De manera comprensible, debido a su extensión y sin desmerecer en ningún momento la indudable calidad de la composición y redacción del libro, el texto contiene algunas reiteraciones (“no será ocioso…” aparece repetido en contextos parecidos en varias ocasiones, por ejemplo, pp. 33, 50, 79, 124, 162) que podrían suavizarse en una edición posterior. Ya se ha hecho referencia tanto a la extraña brevedad del segundo capítulo, que quizá podría integrarse como epígrafe al primero o al tercero, como a cierto desorden que puede apreciarse en el capítulo undécimo en el que hay un ir y venir de objeciones y respuesta a las objeciones que dificulta un poco la lectura. Al lector le queda la duda del origen de la mayoría de las traducciones al español, pues el autor cita siempre –lo que considero un gran acierto– la edición de la obra en el idioma original y si es posible en la edición crítica, pero no afirma que sean suyas –lo que el autor en conversación privada me ha confirmado que es el caso– o si ha acudido a alguna traducción disponible.
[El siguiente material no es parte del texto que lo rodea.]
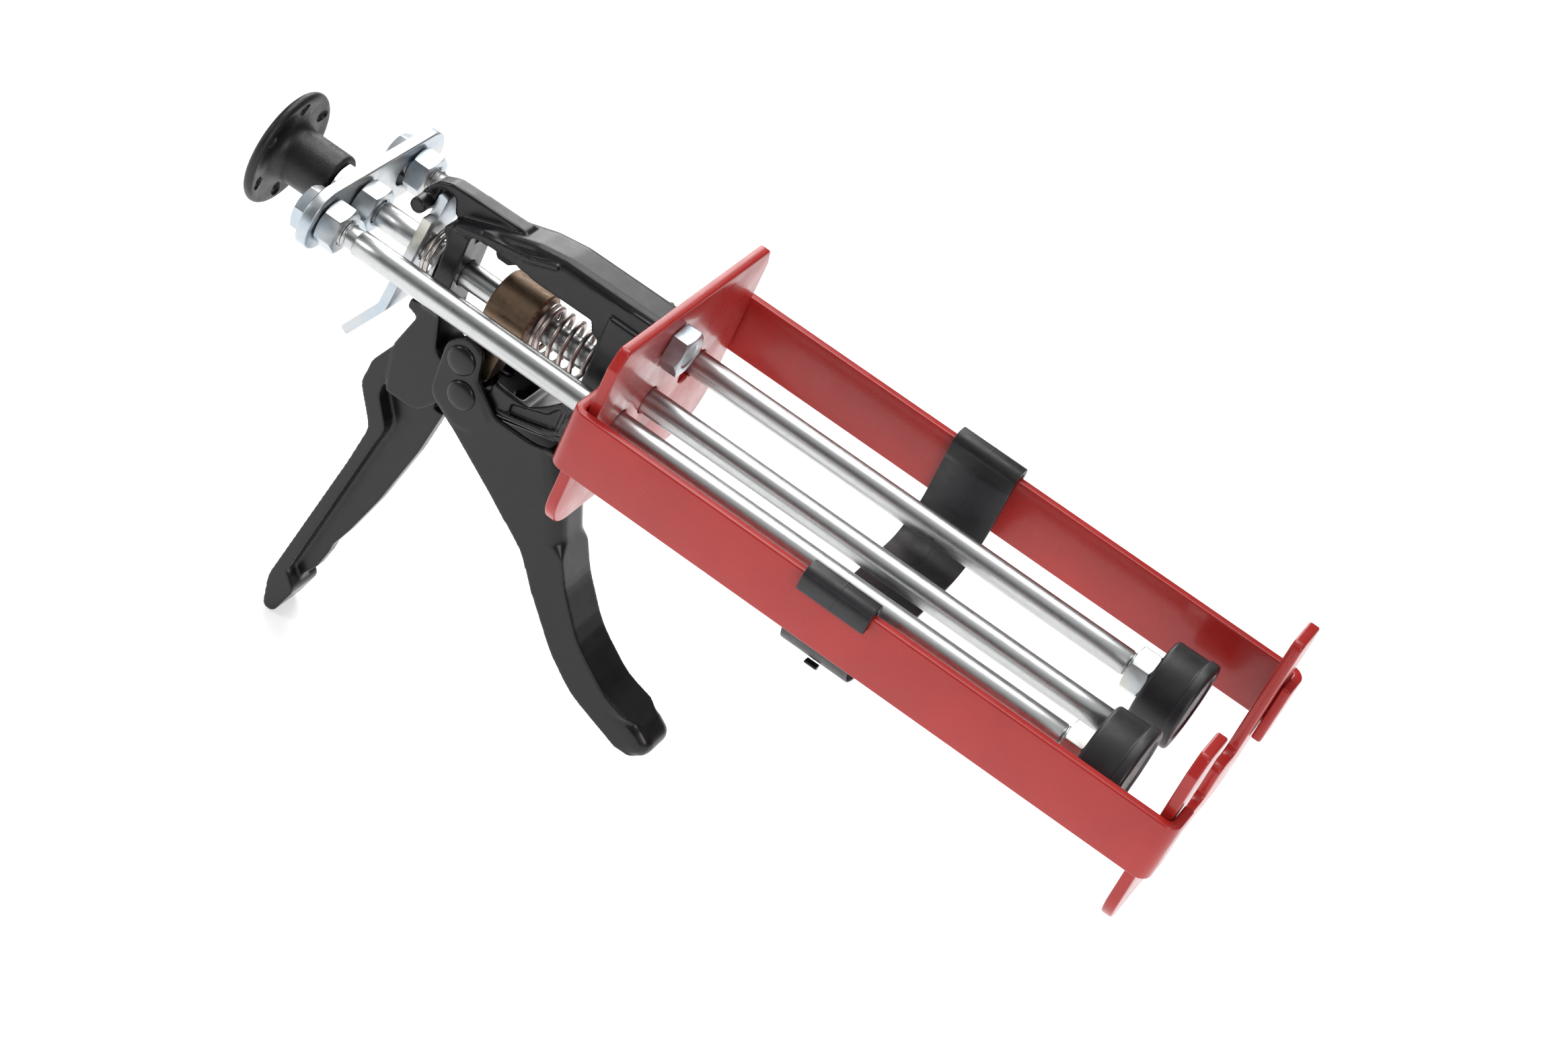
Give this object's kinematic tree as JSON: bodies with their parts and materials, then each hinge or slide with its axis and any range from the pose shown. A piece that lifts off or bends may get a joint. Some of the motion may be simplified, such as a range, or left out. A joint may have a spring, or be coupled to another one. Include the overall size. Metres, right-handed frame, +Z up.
{
  "type": "caulking gun",
  "caption": "Hand gun for two side-by-side cartridges: steel cradle, cast frame and trigger, drive rod with pull knob, and pistons on rods joined by a yoke.",
  "frame": {"origin": "on the rear plate's front face, at rod height, midway between the two rails of the cradle", "axes": "+X forward along the rods, +Y to the gun's left, +Z up"},
  "size_m": [0.3232, 0.1012, 0.1756],
  "materials": {
    "red_coat": "glossy red powder coat on steel",
    "black_coat": "satin black paint on cast and pressed metal",
    "black_plastic": "moulded black plastic",
    "zinc_plate": "bright zinc plate on steel",
    "bright_rod": "zinc-plated drawn steel rod",
    "bronze": "dull sintered bronze",
    "spring_steel": "bright spring wire"
  },
  "bodies": {
    "frame": {"cradle_strap": "red_coat", "rear_plate": "red_coat", "front_plate": "red_coat", "frame_casting": "black_coat", "upper_frame_bolt": "zinc_plate", "lower_frame_bolt": "zinc_plate", "return_spring": "spring_steel", "catch_spring": "spring_steel", "catch_spring_cup": "zinc_plate", "trigger_pivot_rivet": "black_coat"},
    "trigger": {"trigger": "black_coat", "drive_pin_rivet": "black_coat"},
    "dog": {"drive_dog": "bronze"},
    "catch": {"catch_plate": "zinc_plate"},
    "saddle": {"cartridge_saddle": "black_plastic"},
    "pusher": {"drive_rod": "bright_rod", "drive_rod_front_nut": "zinc_plate", "drive_rod_lock_nut": "zinc_plate", "left_piston": "black_plastic", "left_piston_nut": "zinc_plate", "left_rod": "bright_rod", "left_rod_front_nut": "zinc_plate", "left_rod_rear_nut": "zinc_plate", "pull_knob": "black_plastic", "right_piston": "black_plastic", "right_piston_nut": "zinc_plate", "right_rod": "bright_rod", "right_rod_front_nut": "zinc_plate", "right_rod_rear_nut": "zinc_plate", "yoke_plate": "zinc_plate"}
  },
  "joints": [
    {"name": "rod_slide", "type": "slide", "parent": "frame", "child": "pusher", "axis": [1, 0, 0], "range_m": [-0.15, 0.012]},
    {"name": "trigger_pivot", "type": "hinge", "parent": "frame", "child": "trigger", "pos_m": [-0.048, -0.0075, -0.0293], "axis": [0, 1, 0], "range_deg": [0, 40], "stiffness_Nm_per_rad": 0.4, "springref_deg": -28.65},
    {"name": "dog_slide", "type": "slide", "parent": "frame", "child": "dog", "axis": [1, 0, 0], "range_m": [0, 0.0078], "deforming": ["return_spring"]},
    {"name": "catch_hinge", "type": "hinge", "parent": "frame", "child": "catch", "pos_m": [-0.0777, -0.0075, 0.0204], "axis": [0, -1, 0], "range_deg": [0, 3], "stiffness_Nm_per_rad": 1, "springref_deg": -5.73, "deforming": ["catch_spring"]},
    {"name": "saddle_slide", "type": "slide", "parent": "frame", "child": "saddle", "axis": [1, 0, 0], "range_m": [-0.06, 0.08]}
  ],
  "couplings": [
    {"joint": "dog_slide", "follows": "trigger_pivot", "m_per_rad": 0.0108}
  ]
}
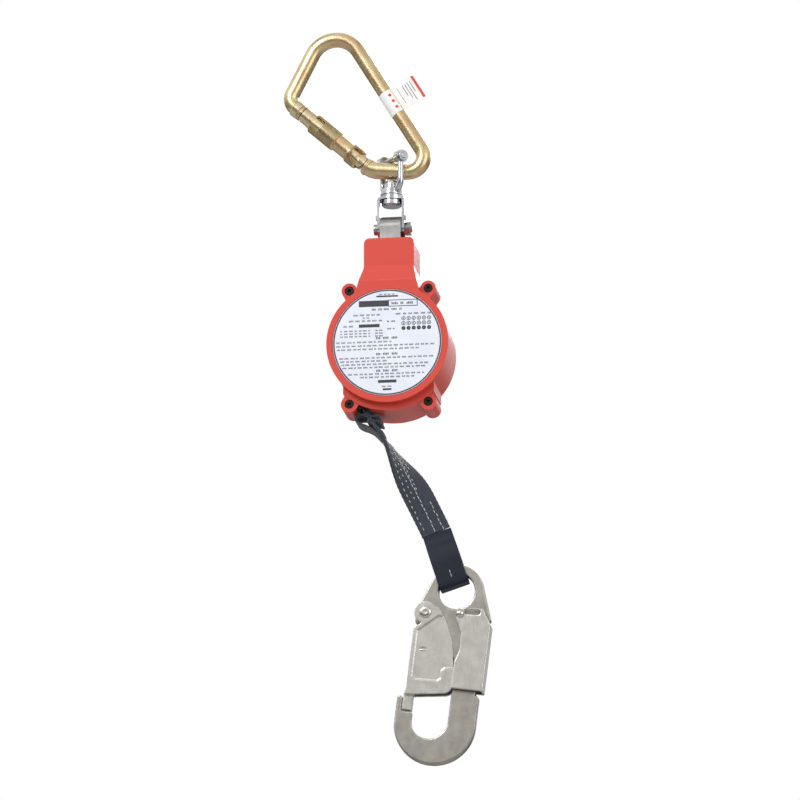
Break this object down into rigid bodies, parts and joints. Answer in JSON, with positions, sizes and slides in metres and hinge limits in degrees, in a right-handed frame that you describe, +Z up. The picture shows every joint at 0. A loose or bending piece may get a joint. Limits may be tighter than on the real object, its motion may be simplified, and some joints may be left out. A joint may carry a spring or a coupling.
{
  "type": "self retracting lifeline",
  "caption": "Webbing fall limiter: locking carabiner and swivel above a moulded reel housing, with a short web end and a double-locking snap hook.",
  "frame": {"origin": "inside of the carabiner's top bend, where it hangs on its anchor", "axes": "+Z up along the hanging unit, front with the label towards -Y, carabiner and hook flat in the XZ plane"},
  "size_m": [0.174, 0.056, 0.6318],
  "materials": {
    "yellow_zinc": "glossy yellow chromate over zinc plate",
    "printed_label": "satin printed film",
    "steel": "machined",
    "bright_plate": "bright zinc plate",
    "stainless_strap": "satin",
    "red_nylon": "satin moulded",
    "black_steel": "black oxide",
    "brass": "turned",
    "friction_lining": "pressed fibre",
    "drum_alloy": "cast",
    "black_plastic": "moulded",
    "webbing": "woven polyester",
    "wear_cloth": "coated cloth",
    "nickel_steel": "satin nickel plate"
  },
  "bodies": {
    "carabiner": {"carabiner_frame": "yellow_zinc", "carabiner_hinge_pin": "yellow_zinc", "carabiner_tag": "printed_label"},
    "carabiner_gate": {"carabiner_gate": "yellow_zinc", "gate_plunger": "steel", "gate_spring": "steel"},
    "lock_sleeve": {"lock_sleeve": "yellow_zinc", "sleeve_spring": "steel"},
    "shackle": {"shackle_bow": "bright_plate", "clevis_pin": "bright_plate", "clevis_nut": "bright_plate", "swivel_stud": "bright_plate", "dome_nut": "bright_plate", "thrust_washers": "bright_plate"},
    "stirrup": {"stirrup": "bright_plate", "cross_bolt": "steel", "cross_nut": "steel", "load_bush": "stainless_strap"},
    "housing": {"load_frame": "stainless_strap", "front_cover": "red_nylon", "rear_cover": "red_nylon", "label_plate": "printed_label", "cover_screws": "black_steel", "cover_inserts": "brass", "shaft_bushes": "brass", "brake_linings": "friction_lining", "ratchet_ring": "steel", "pressure_plate": "steel", "brake_screws": "steel", "spring_case": "steel", "clock_spring": "steel", "web_guide": "black_plastic", "web_feed": "webbing"},
    "drum": {"main_shaft": "steel", "drum_hub": "drum_alloy", "drum_flanges": "steel", "web_roll": "webbing", "web_anchor_pin": "steel", "pawl_carrier": "steel", "pawl_pins": "steel", "shaft_clips": "steel", "pawl_springs": "steel"},
    "pawl_a": {"pawl_a": "steel"},
    "pawl_b": {"pawl_b": "steel"},
    "lifeline": {"web_stop": "webbing", "lifeline_web": "webbing"},
    "web_end": {"wear_sleeve": "wear_cloth"},
    "hook": {"hook_body": "nickel_steel", "hook_rivet": "nickel_steel", "lock_pin": "nickel_steel", "lock_spring": "steel"},
    "hook_gate": {"hook_gate": "nickel_steel", "hook_gate_spring": "steel"},
    "lock_lever": {"lock_lever": "nickel_steel"}
  },
  "joints": [
    {"name": "carabiner_gate_swing", "type": "hinge", "parent": "carabiner", "child": "carabiner_gate", "pos_m": [0.01925, 0, -0.09931], "axis": [0, 1, 0], "range_deg": [0, 24], "stiffness_Nm_per_rad": 0.25, "springref_deg": -20.05},
    {"name": "sleeve_twist", "type": "hinge", "parent": "carabiner_gate", "child": "lock_sleeve", "pos_m": [-0.0283, 0, -0.0574], "axis": [0.7502, 0, -0.6612], "range_deg": [0, 90], "stiffness_Nm_per_rad": 0.03, "springref_deg": -28.65},
    {"name": "shackle_swing", "type": "hinge", "parent": "carabiner", "child": "shackle", "pos_m": [0.0466, 0, -0.11024], "axis": [0.9964, 0, -0.085], "range_deg": [-30, 30]},
    {"name": "swivel_turn", "type": "hinge", "parent": "shackle", "child": "stirrup", "pos_m": [0.0466, 0, -0.1345], "axis": [0, 0, 1], "continuous": true},
    {"name": "housing_tilt", "type": "hinge", "parent": "stirrup", "child": "housing", "pos_m": [0.0466, 0, -0.1605], "axis": [1, 0, 0], "range_deg": [-60, 60]},
    {"name": "drum_spin", "type": "hinge", "parent": "housing", "child": "drum", "pos_m": [0.0466, 0, -0.2653], "axis": [0, -1, 0], "range_deg": [0, 6210], "stiffness_Nm_per_rad": 0.0027, "springref_deg": -9167.32},
    {"name": "pawl_a_swing", "type": "hinge", "parent": "drum", "child": "pawl_a", "pos_m": [0.0616, 0, -0.2653], "axis": [0, 1, 0], "range_deg": [0, 24], "stiffness_Nm_per_rad": 0.002, "springref_deg": -28.65},
    {"name": "pawl_b_swing", "type": "hinge", "parent": "drum", "child": "pawl_b", "pos_m": [0.0316, 0, -0.2653], "axis": [0, 1, 0], "range_deg": [0, 24], "stiffness_Nm_per_rad": 0.002, "springref_deg": -28.65},
    {"name": "lifeline_payout", "type": "slide", "parent": "housing", "child": "lifeline", "axis": [0.4695, 0, -0.8829], "range_m": [0, 3.12]},
    {"name": "web_flex", "type": "hinge", "parent": "lifeline", "child": "web_end", "pos_m": [0.08502, 0, -0.42506], "axis": [0.9511, 0, 0.309], "range_deg": [-45, 45]},
    {"name": "hook_tilt", "type": "hinge", "parent": "web_end", "child": "hook", "pos_m": [0.1011, 0, -0.4735], "axis": [0, 1, 0], "range_deg": [-15, 15]},
    {"name": "hook_gate_swing", "type": "hinge", "parent": "hook", "child": "hook_gate", "pos_m": [0.0753, 0, -0.49078], "axis": [0, -1, 0], "range_deg": [0, 21.5], "stiffness_Nm_per_rad": 0.4, "springref_deg": -20.05, "deforming": ["hook_gate_spring"]},
    {"name": "lock_lever_press", "type": "hinge", "parent": "hook", "child": "lock_lever", "pos_m": [0.10447, 0, -0.49366], "axis": [0, 1, 0], "range_deg": [0, 3], "stiffness_Nm_per_rad": 2, "springref_deg": -5.73, "deforming": ["lock_spring"]}
  ],
  "couplings": [
    {"joint": "lifeline_payout", "follows": "drum_spin", "m_per_rad": 0.0287}
  ]
}
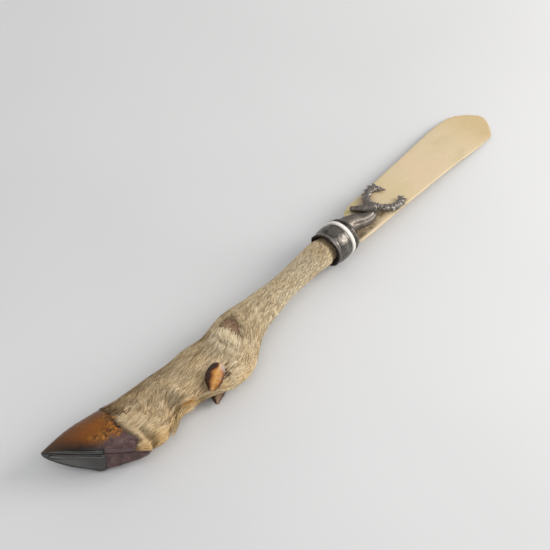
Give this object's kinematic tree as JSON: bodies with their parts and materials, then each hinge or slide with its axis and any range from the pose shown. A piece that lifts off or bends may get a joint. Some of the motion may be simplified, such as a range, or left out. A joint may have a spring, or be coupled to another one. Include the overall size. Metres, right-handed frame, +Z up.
{
  "type": "paper knife",
  "caption": "Paper knife and page turner with a flat bone blade, a stag's-head mount, a silver collar and a dried deer's-foot handle.",
  "frame": {"origin": "middle of the object's box, on the table it lies on", "axes": "+X along the knife from the hoof to the blade's tip, +Z up from the table; the foot's sole side faces -Y"},
  "size_m": [0.349, 0.0465, 0.0257],
  "materials": {
    "hide": "short dry deer hair on dried skin",
    "inner_bone": "dry bone",
    "tendon": "dried sinew",
    "amber_horn": "polished amber horn, dark at the ground edge",
    "dark_horn": "polished slate-grey horn",
    "heel_pad": "smooth dried pad, mauve brown",
    "dewclaw_horn": "brown and cream horn",
    "collar_silver": "tarnished silver, worn bright on the rims",
    "mount_silver": "dark cast silver, worn bright on high spots",
    "white_bone": "polished white bone",
    "blade_bone": "aged cream bone with a soft polish",
    "mastic": "dark rough mastic"
  },
  "bodies": {
    "root": {"hide": "hide", "cannon_bone": "inner_bone", "sesamoid_bones": "inner_bone", "upper_first_phalanx": "inner_bone", "lower_first_phalanx": "inner_bone", "upper_second_phalanx": "inner_bone", "lower_second_phalanx": "inner_bone", "upper_pedal_bone": "inner_bone", "lower_pedal_bone": "inner_bone", "flexor_tendon": "tendon", "upper_hoof_wall": "amber_horn", "lower_hoof_wall": "amber_horn", "upper_sole": "dark_horn", "lower_sole": "dark_horn", "upper_heel_bulb": "heel_pad", "lower_heel_bulb": "heel_pad", "upper_dewclaw": "dewclaw_horn", "lower_dewclaw": "dewclaw_horn", "collar": "collar_silver", "collar_lip": "collar_silver", "bone_ring": "white_bone", "bead_rings": "collar_silver", "end_cap": "collar_silver", "cement_filling": "mastic", "blade": "blade_bone", "stag_head": "mount_silver", "stag_ears": "mount_silver", "left_antler": "mount_silver", "right_antler": "mount_silver", "mount_peg": "mount_silver"}
  },
  "joints": []
}
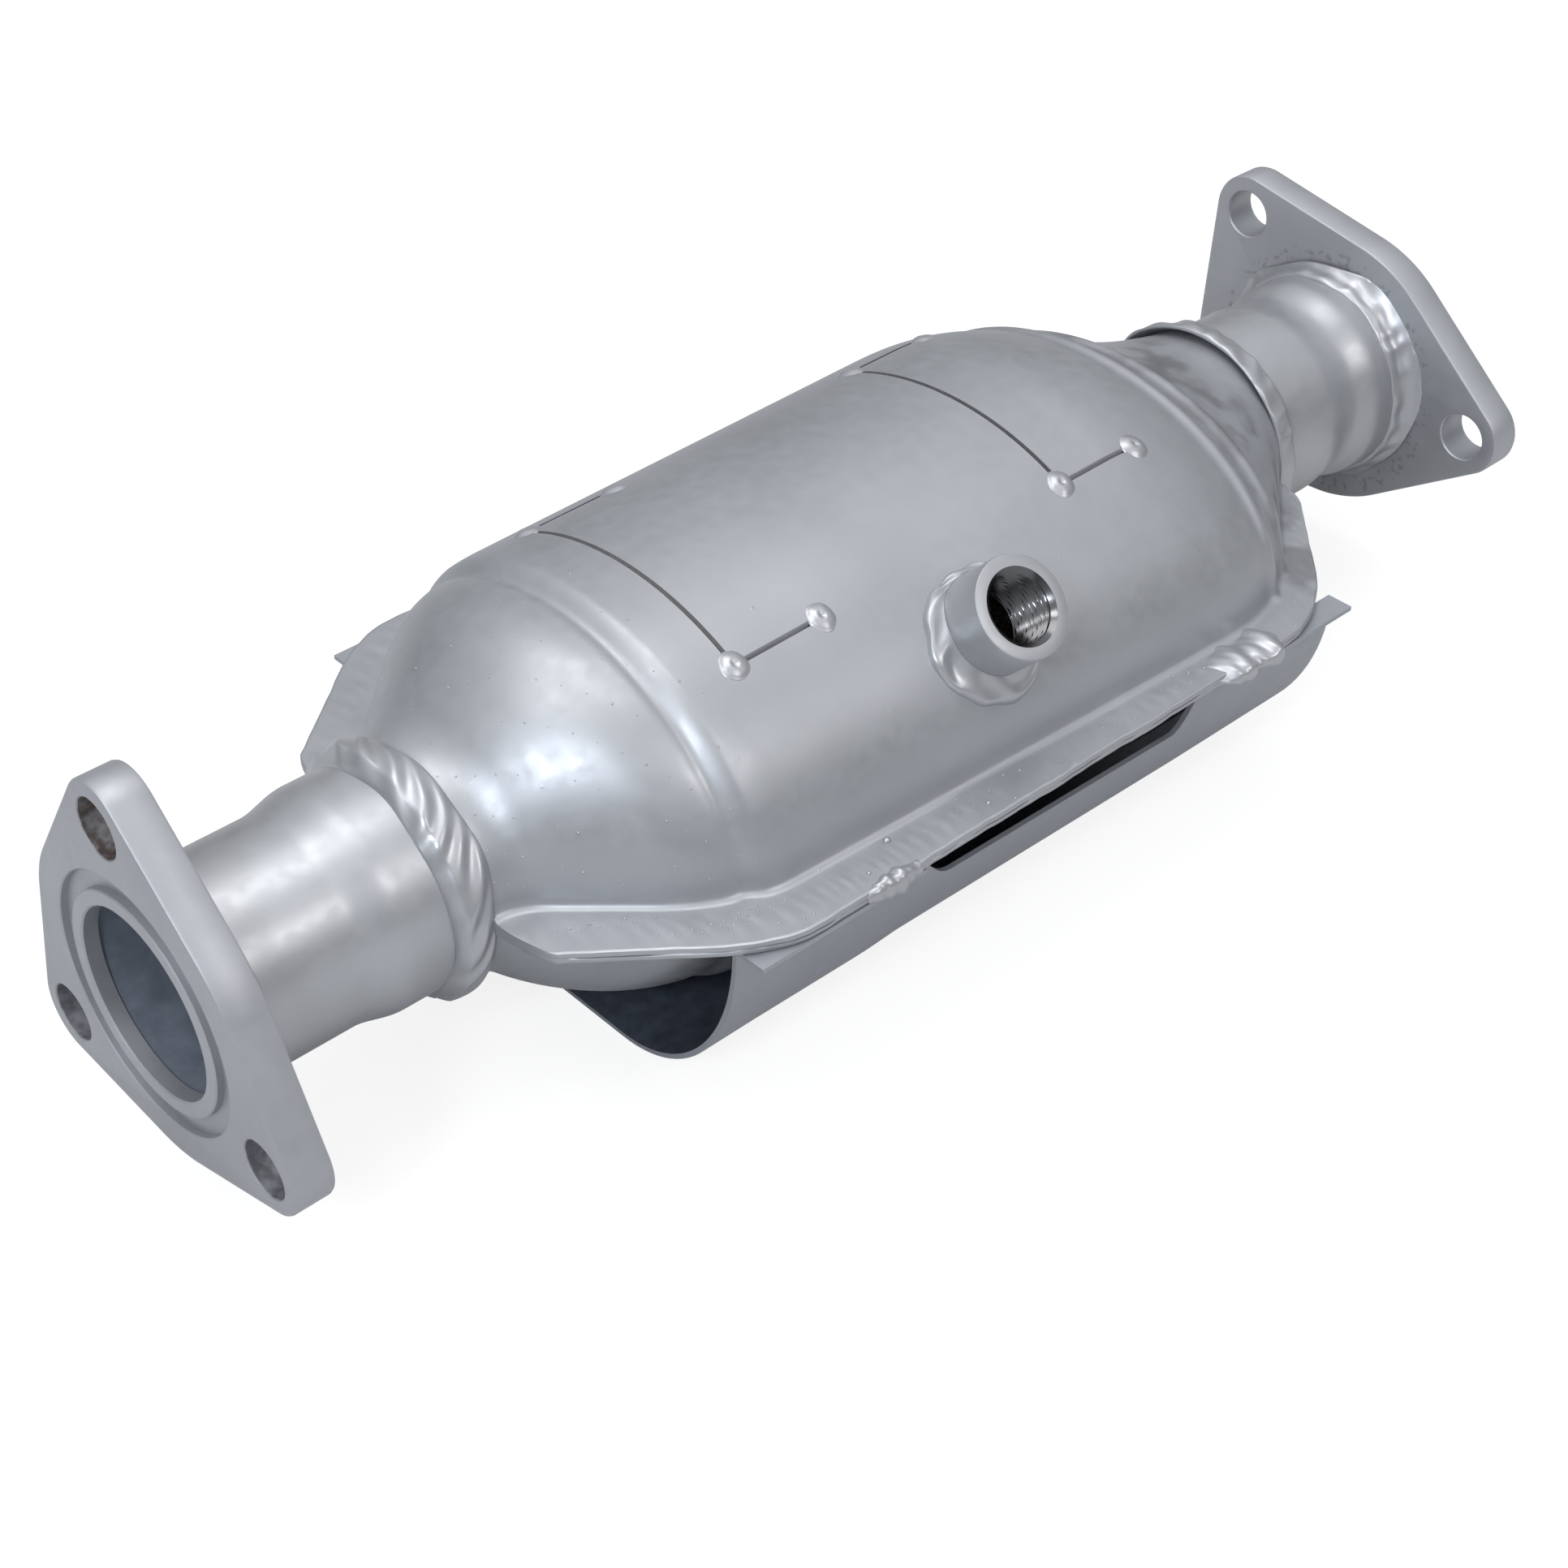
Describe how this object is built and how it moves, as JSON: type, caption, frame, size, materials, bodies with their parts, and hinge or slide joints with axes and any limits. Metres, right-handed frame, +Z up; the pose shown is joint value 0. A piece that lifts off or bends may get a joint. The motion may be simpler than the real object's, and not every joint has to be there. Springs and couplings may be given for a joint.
{
  "type": "catalytic converter",
  "caption": "Underfloor catalytic converter with a stamped two-half body, a flange at each end, a sensor bung and a heat shield below.",
  "frame": {"origin": "centre of the inlet flange's front face", "axes": "+X along the pipe from the inlet to the outlet, +Z up at right angles to the seam plane, sensor bung on the -Y side"},
  "size_m": [0.4, 0.1635, 0.1101],
  "materials": {
    "body_paint": "satin silver heat paint over stamped sheet",
    "pipe_paint": "satin silver heat paint over tube",
    "flange_paint": "satin silver heat paint over plate",
    "shield_paint": "satin silver heat paint over thin sheet",
    "weld_paint": "satin silver heat paint over rippled weld",
    "bung_steel": "turned steel, painted outside",
    "substrate": "matt fired ceramic honeycomb",
    "mat_fibre": "pressed fibre"
  },
  "bodies": {
    "root": {"upper_shell": "body_paint", "lower_shell": "body_paint", "inlet_pipe": "pipe_paint", "outlet_pipe": "pipe_paint", "inlet_flange": "flange_paint", "outlet_flange": "flange_paint", "sensor_bung": "bung_steel", "heat_shield": "shield_paint", "front_brick": "substrate", "rear_brick": "substrate", "front_mat": "mat_fibre", "rear_mat": "mat_fibre", "inlet_flange_weld": "weld_paint", "inlet_pipe_weld": "weld_paint", "outlet_pipe_weld": "weld_paint", "outlet_flange_weld": "weld_paint", "bung_weld": "weld_paint", "plug_welds": "weld_paint", "shield_weld_front_left": "weld_paint", "shield_weld_front_right": "weld_paint", "shield_weld_rear_left": "weld_paint", "shield_weld_rear_right": "weld_paint"}
  },
  "joints": []
}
Resulta difícil resumir este enjundioso libro, sus sutiles argumentaciones y la multitud de sus protagonistas, en tan pocas palabras. Han quedado sin mencionar muchos autores, como Duns Escoto, Baruch Espinosa o Leibniz; y no se han detallado otras discusiones y objeciones como la del positivismo lógico o Karl Marx, a las que, sin embargo, el autor sí que presta atención. Sirva al menos esta mención final para que el lector pueda apreciar la extensión y profundidad de esta obra que, sin duda, merece ser recomendada a todos aquellos interesados en los problemas de la metafísica y especialmente los que están relacionados con la existencia de Dios y su posible demostración. Solo queda agradecer al autor el esfuerzo por preparar una segunda edición orgánicamente acrecida, y a la editorial de la Universidad San Dámaso su apuesta por la publicación de libros de este calibre en estos tiempos de indigencia metafísica.